During grinding stage, Xinhai Mining used two-stage closed-circuit grinding process. The first grinding stage used wet grid ball mill. The discharged ore was separated by the jig using a gravity extraction process. The concentrate were finely separated by shaking table. The gravity tailings were classified by high weir single spiral classifier. The second grinding stage used wet overflow ball mill. The second classifying stage used hydrocyclone unit. The particle size of the ore in first grinding stage is 55% to 60% -200 mesh. The particle size of the ore in second grinding stage is 85% to 90% -200 mesh.

500tpd Silver Flotation Plant in Morocco

Flotation operation adopted one roughing, three scavenging, two concentrating process. The two-stage mechanical dehydration process was adopted in the concentrate dehydration operation. The thickener was used for first stage dehydration operation and the filter press was used for the second stage dehydration. In the end, the filter cake contained about 20% water. The tailings were directly discharged to the original tailings pond and the backwater was for cyclic utilization.

After the concentrate was transferred into the concentrate warehouse, it was then transported to the existing mixing system of the beneficiation plant. The mixing system was newly built on the basis of the original plant, which feeds with grab bucket. Through the high-concentration agitation tank for slurry mixing, the slurry was sent to the existing grinding and classifying system. After concentrated by the thickener, the hydrocyclone overflow was going to be sent to the existing leaching system for leaching over 60 hours. After five-stage washing operation, the pregnant solution was going to be delivered to the zinc powder replacement device for smelting, and the tailings were pumped to the tailings pool.

500tpd Silver Flotation Plant in Morocco

Project Advantages:

1. Rational Plant Layout, Suited to Local Conditions

● There are lots of bare rock in the plant site, and the price of concrete in Morocco is expensive. Therefore, Xinhai Mining adopted steel structure plant design, which not only saved the cost of infrastructure investment, but also shortened the period of civil construction.

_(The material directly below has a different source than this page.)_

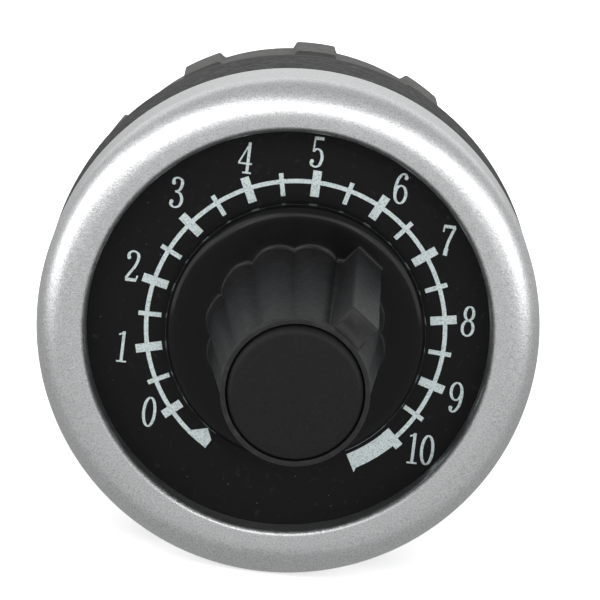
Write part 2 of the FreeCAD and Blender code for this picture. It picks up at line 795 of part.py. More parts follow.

● On the basis of the former cyanidation plant, Xinhai Mining appropriately added some new equipment and processes, made the most of the existing building, equipment and foundation. Through the scientific and reasonable plant design, Xinhai Mining ensured that the whole plant process flows smooth, the new and old equipment runs in order, and the expected recovery rate was achieved.


2. Advanced Process and Reliable Equipment

● Xinhai Mining adopted crusher and vibrating screen to form two and a half closed circuit crushing process, which obviously reduced the particle size of crushed ore and reduced the load of grinding mill.

● In the classifying operation, Xinhai Mining especially increased the return sand automatic lifting device, which greatly saved the power.

● In the flotation operation, Xinhai Mining configured many types of flotation machine as a flotation unit, and set a reasonable reagent regime;

● The thickener, leaching workshop, purification workshop, replacement workshop and dehydration workshop was upgraded on the original basis of the original plant. Besides, the original equipment was serviced and those damaged parts were replaced totally, which fully ensured the stable operation of the later production.

3. Low Cost, High Beneficiation Index

● With the mineral processing EPC+M+O service, the production cost of the project was reduced by 15%, which remained about 5% less than the expected cost;

● After the grinding, gravity separation and flotation, the recovery rate of silver was up to 83.95%.

Project Achievement:

At present, Morocco 500tpd silver ore flotation project has been put into operation with stable operation, reliable equipment quality, and mineral processing index and economic benefits. The project customer gave full affirmation to Xinhai mineral processing EPC+M+O service.